Give back, exactly as written, the lines from the beginning of the listing through the one that contains "return made.material".
::::::::
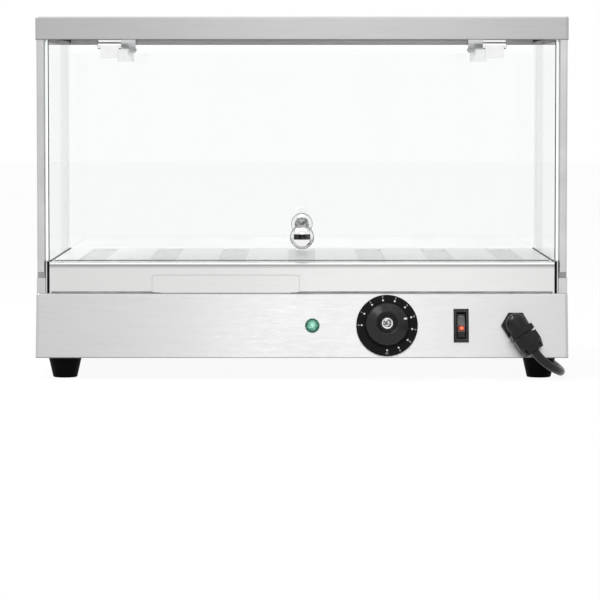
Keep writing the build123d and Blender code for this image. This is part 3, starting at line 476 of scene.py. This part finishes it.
def polished_chrome(name, colour=(0.9, 0.9, 0.91), roughness=0.03):
    """Chrome plating with slight unevenness."""
    made = Shading(name)
    clouds = made.noise(120, 3)
    specks = made.noise(900, 4)
    made.surface(
        Base_Color=made.ramp(clouds, scaled(colour, 0.95), colour),
        Metallic=1.0,
        Roughness=made.math("ADD", made.span(specks, 0.0, 0.03), roughness),
        Normal=made.bump(clouds, 0.02, 0.0002),
    )
    return made.material


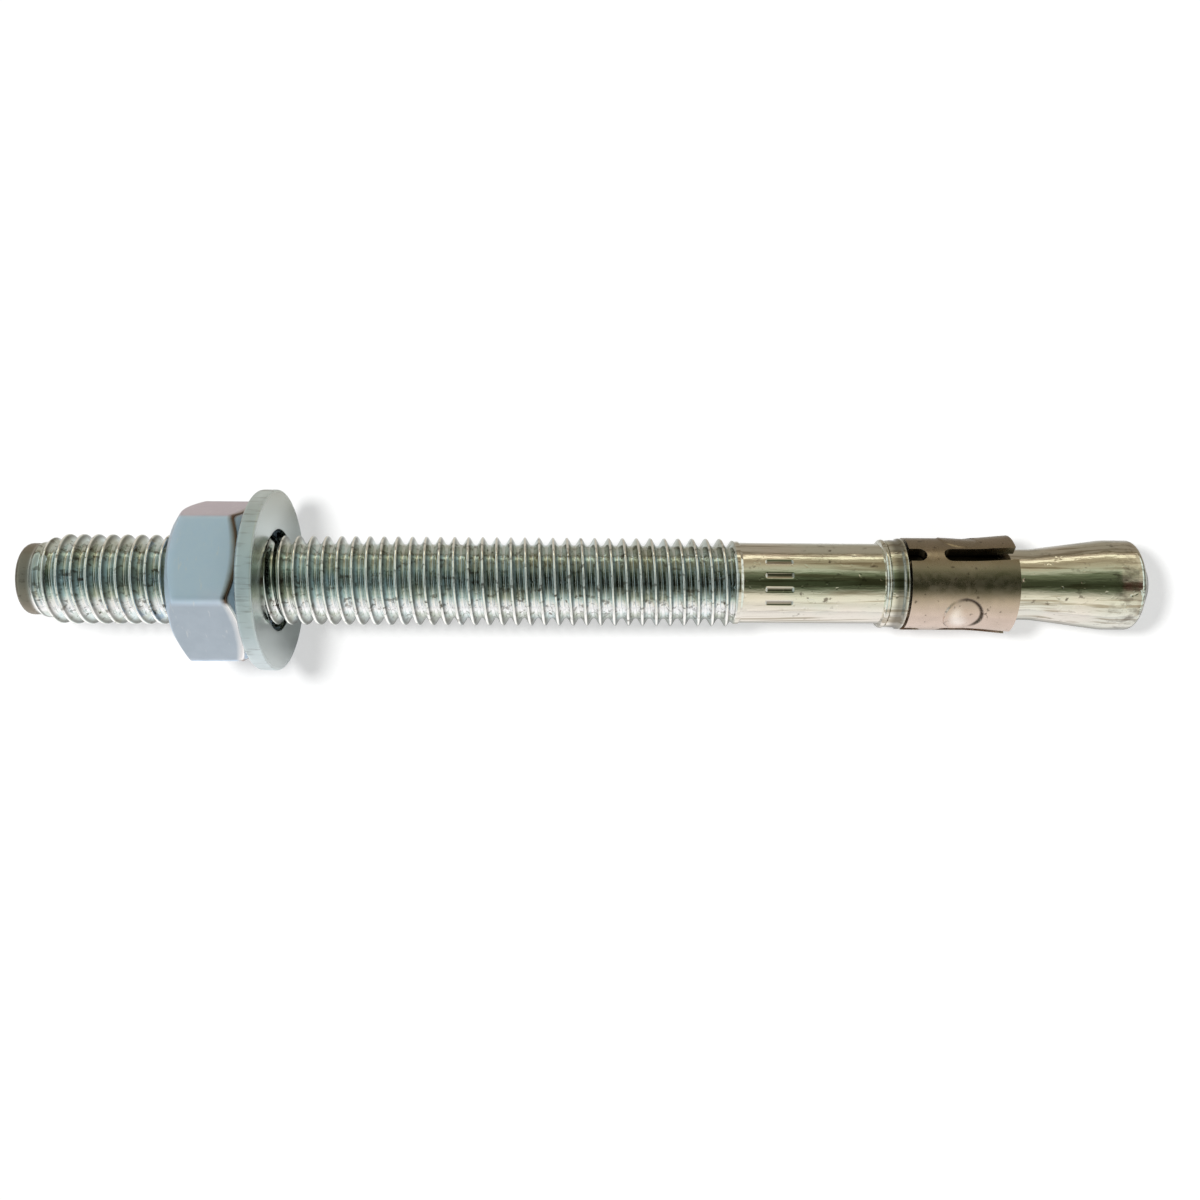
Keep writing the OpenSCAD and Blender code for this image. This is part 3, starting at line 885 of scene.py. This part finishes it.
studio = {
    "floorColour": 0.5,
    # added in reflections: metres from the bolt towards the back, the glow there
    "floorStops": [
        (-0.010, (0.62, 0.60, 0.60)),
        (-0.006, (0.12, 0.12, 0.12)),
        (0.005, (0.30, 0.30, 0.29)),
        (0.009, (0.10, 0.06, 0.00)),
    ],
    "behindColour": 0.36,  # the floor in reflections, behind the bolt
    "behindReach": (-0.012, 0.012),  # metres along the bolt over which that darkness comes in
    "lampPower": 0.194,
    "lampPlace": (-0.0514, 0.0138, 0.15),
    "lampSize": 0.03,
    "lampShare": 0.82,  # light of the lamp on the floor right below it
    "skyFill": 0.2,  # lights the floor only
    "endStops": [  # towards both ends: sine of the angle from straight up, and the colour there
        (0.66, (0.95, 1.05, 1.03)),
        (0.84, (0.80, 0.90, 0.88)),
        (0.92, (0.16, 0.18, 0.17)),
        (1.00, (0.16, 0.18, 0.17)),
    ],
    "leftColour": (0.48, 0.58, 0.62),
    "rightStops": [  # far to the right, by degrees across the bolt
        (-90, (0.62, 0.55, 0.42)),
        (-40, (0.72, 0.66, 0.50)),
        (-12, (0.55, 0.48, 0.40)),
        (-5, (0.11, 0.05, 0.04)),
        (10, (0.11, 0.05, 0.04)),
        (22, (0.58, 0.52, 0.42)),
        (90, (0.90, 0.84, 0.76)),
    ],
    # what the metal sees across the bolt: degrees from straight up, towards the front, and the colour there
    "acrossStops": [
        (-90, (0.54, 0.45, 0.34)),
        (-83, (0.56, 0.47, 0.35)),
        (-81, (1.25, 1.18, 0.90)),
        (-76, (1.25, 1.18, 0.90)),
        (-73, (0.46, 0.40, 0.27)),
        (-62, (0.36, 0.31, 0.21)),
        (-52, (0.49, 0.45, 0.32)),
        (-38, (0.52, 0.55, 0.42)),
        (-27, (0.17, 0.20, 0.12)),
        (-8, (0.045, 0.055, 0.028)),
        (8, (0.045, 0.055, 0.028)),
        (18, (0.15, 0.17, 0.11)),
        (40, (0.87, 0.84, 0.71)),
        (54, (0.98, 0.95, 0.84)),
        (64, (0.82, 0.80, 0.73)),
        (90, (1.05, 1.02, 1.00)),
    ],
}


def rampOver(nodes, links, share, stops):
    # Colours along a number from 0 to 1
    ramp = nodes.new("ShaderNodeValToRGB")
    links.new(share, ramp.inputs["Fac"])
    elements = ramp.color_ramp.elements
    for k, (position, colour) in enumerate(stops):
        element = elements[k] if k < 2 else elements.new(position)
        element.position = position
        element.color = (*colour, 1)
    return ramp.outputs["Color"]


def skyShader():
    # The world: white to the camera, an even fill for the floor, and for the metal a band from the back over
    # the top to the front, by the angle across the bolt, which gives way to other colours towards the ends
    world = bpy.data.worlds.new("studio")
    bpy.context.scene.world = world
    world.use_nodes = True
    nodes, links = world.node_tree.nodes, world.node_tree.links
    nodes.clear()
    place = nodes.new("ShaderNodeTexCoord")
    parts = nodes.new("ShaderNodeSeparateXYZ")
    links.new(place.outputs["Generated"], parts.inputs[0])
    forward = nodes.new("ShaderNodeMath")
    forward.operation = "MULTIPLY"
    forward.inputs[1].default_value = -1
    links.new(parts.outputs["Y"], forward.inputs[0])
    across = nodes.new("ShaderNodeMath")
    across.operation = "ARCTAN2"
    links.new(forward.outputs[0], across.inputs[0])
    links.new(parts.outputs["Z"], across.inputs[1])
    share = spread(nodes, links, across.outputs[0], -math.pi / 2, math.pi / 2, 0, 1)
    seen = rampOver(nodes, links, share, [(degrees / 180 + 0.5, colour) for degrees, colour in studio["acrossStops"]])
    left = spread(nodes, links, parts.outputs["X"], -0.02, -0.30, 0, 0.7)
    seen = mixColour(nodes, links, left, seen, studio["leftColour"])
    right = spread(nodes, links, parts.outputs["X"], 0.43, 0.47, 0, 0.85)
    seen = mixColour(nodes, links, right, seen, rampOver(nodes, links, share, [
        (degrees / 180 + 0.5, colour) for degrees, colour in studio["rightStops"]]))
    sideways = nodes.new("ShaderNodeMath")
    sideways.operation = "ABSOLUTE"
    links.new(parts.outputs["X"], sideways.inputs[0])
    ends = spread(nodes, links, sideways.outputs[0], 0.58, 0.64, 0, 1)
    seen = mixColour(nodes, links, ends, seen, rampOver(nodes, links, sideways.outputs[0], studio["endStops"]))
    objectSky = nodes.new("ShaderNodeBackground")
    links.new(seen, objectSky.inputs["Color"])
    path = nodes.new("ShaderNodeLightPath")
    fill = studio["skyFill"]
    fillSky = nodes.new("ShaderNodeBackground")
    fillSky.inputs["Color"].default_value = (fill, fill, fill, 1)
    whiteSky = nodes.new("ShaderNodeBackground")
    whiteSky.inputs["Color"].default_value = (1, 1, 1, 1)
    sky = objectSky.outputs[0]
    for ray, other in (("Is Diffuse Ray", fillSky), ("Is Camera Ray", whiteSky)):
        mix = nodes.new("ShaderNodeMixShader")
        links.new(path.outputs[ray], mix.inputs[0])
        links.new(sky, mix.inputs[1])
        links.new(other.outputs[0], mix.inputs[2])
        sky = mix.outputs[0]
    output = nodes.new("ShaderNodeOutputWorld")
    links.new(sky, output.inputs["Surface"])


def evenFloor(nodes, links, place):
    # Floor colour that rises as the lamp's light falls off with (1 + (distance / height)^2)^2, and the glow that
    # fills the lit floor up to white where the camera sees it
    x, y, height = studio["lampPlace"]
    away = nodes.new("ShaderNodeVectorMath")
    away.operation = "DISTANCE"
    links.new(place, away.inputs[0])
    away.inputs[1].default_value = (x, y, 0)
    ratio = times(nodes, links, away.outputs["Value"], 1 / height)
    squared = times(nodes, links, ratio, ratio)

    def chain(value, steps):
        for operation, number in steps:
            node = nodes.new("ShaderNodeMath")
            node.operation = operation
            links.new(value, node.inputs[0])
            node.inputs[1].default_value = number
            value = node.outputs[0]
        return value

    light = chain(squared, [("ADD", 1.0), ("POWER", -2.0), ("MULTIPLY", studio["lampShare"]),
                            ("ADD", studio["skyFill"])])
    target = studio["floorColour"] * (studio["skyFill"] + studio["lampShare"])
    colour = chain(light, [("POWER", -1.0), ("MULTIPLY", target), ("MINIMUM", 0.95)])
    rest = chain(times(nodes, links, light, colour), [("MULTIPLY", -1.0), ("ADD", 1.0)])
    return colour, rest


def makeFloor():
    size = 3.0  # metres
    mesh = bpy.data.meshes.new("floor")
    corners = [(-size, -size, 0), (size, -size, 0), (size, size, 0), (-size, size, 0)]
    mesh.from_pydata(corners, [], [[0, 1, 2, 3]])
    floor = bpy.data.objects.new("floor", mesh)
    bpy.context.scene.collection.objects.link(floor)
    material = bpy.data.materials.new("whiteTable")
    material.use_nodes = True
    nodes, links = material.node_tree.nodes, material.node_tree.links
    shader = nodes["Principled BSDF"]
    shader.inputs["Roughness"].default_value = 0.9
    shader.inputs["Specular IOR Level"].default_value = 0.0
    place = nodes.new("ShaderNodeTexCoord")
    parts = nodes.new("ShaderNodeSeparateXYZ")
    links.new(place.outputs["Object"], parts.inputs[0])
    reach = 0.02
    mirrored = rampOver(nodes, links, spread(nodes, links, parts.outputs["Y"], -reach, reach, 0, 1),
                        [(y / reach / 2 + 0.5, colour) for y, colour in studio["floorStops"]])
    path = nodes.new("ShaderNodeLightPath")
    glossy = path.outputs["Is Glossy Ray"]
    grey = (studio["floorColour"],) * 3
    behindShare = nodes.new("ShaderNodeMath")
    behindShare.operation = "MULTIPLY"
    links.new(spread(nodes, links, parts.outputs["Y"], 0.005, 0.009, 0, 1), behindShare.inputs[0])
    links.new(spread(nodes, links, parts.outputs["X"], *studio["behindReach"], 0.25, 1), behindShare.inputs[1])
    behind = mixColour(nodes, links, behindShare.outputs[0], grey, (studio["behindColour"],) * 3)
    grey, rest = evenFloor(nodes, links, place.outputs["Object"])
    links.new(mixColour(nodes, links, glossy, grey, behind), shader.inputs["Base Color"])
    glow = mixColour(nodes, links, glossy, (0.0, 0.0, 0.0), mirrored)
    glow = mixColour(nodes, links, path.outputs["Is Camera Ray"], glow, rest)
    links.new(glow, shader.inputs["Emission Color"])
    shader.inputs["Emission Strength"].default_value = 1
    mesh.materials.append(material)


def addLamp():
    data = bpy.data.lights.new("softbox", "AREA")
    data.shape = "DISK"
    data.size = studio["lampSize"]
    data.energy = studio["lampPower"]
    lamp = bpy.data.objects.new("softbox", data)
    lamp.location = studio["lampPlace"]
    lamp.visible_glossy = False
    bpy.context.scene.collection.objects.link(lamp)


camera = {
    "place": (0.00428, -0.0016, 0.1145),  # metres
    "roll": 0.30,  # degrees
    "lens": 36.0,
    "sensor": 36.0,
    "shift": (-0.0358, 0.0),
}


def addCamera():
    data = bpy.data.cameras.new("camera")
    data.lens = camera["lens"]
    data.sensor_width = camera["sensor"]
    data.shift_x, data.shift_y = camera["shift"]
    data.clip_start = 0.005
    data.clip_end = 20
    eye = bpy.data.objects.new("camera", data)
    eye.location = camera["place"]
    eye.rotation_euler = (0, 0, math.radians(camera["roll"]))
    bpy.context.scene.collection.objects.link(eye)
    bpy.context.scene.camera = eye


skyShader()
makeFloor()
addLamp()
addCamera()
bpy.context.scene.view_settings.view_transform = "Standard"
print("studio set")

bpy.context.view_layer.update()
::::::::
• [EXERCISE OUTPUT]
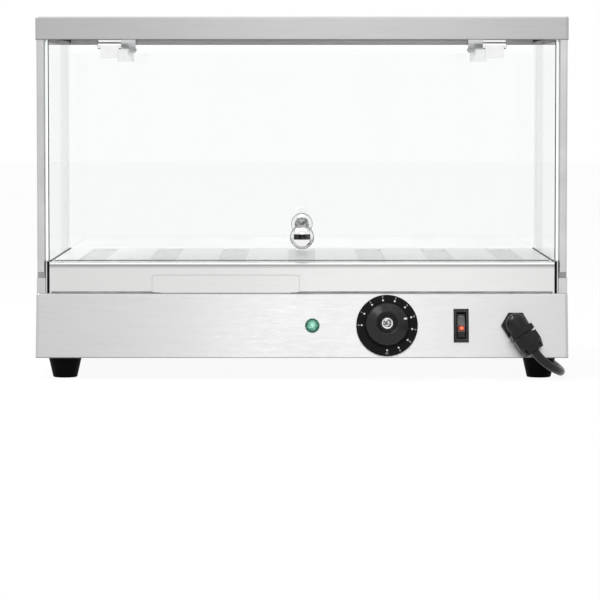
Keep writing the build123d and Blender code for this image. This is part 3, starting at line 476 of scene.py. This part finishes it.
def polished_chrome(name, colour=(0.9, 0.9, 0.91), roughness=0.03):
    """Chrome plating with slight unevenness."""
    made = Shading(name)
    clouds = made.noise(120, 3)
    specks = made.noise(900, 4)
    made.surface(
        Base_Color=made.ramp(clouds, scaled(colour, 0.95), colour),
        Metallic=1.0,
        Roughness=made.math("ADD", made.span(specks, 0.0, 0.03), roughness),
        Normal=made.bump(clouds, 0.02, 0.0002),
    )
    return made.material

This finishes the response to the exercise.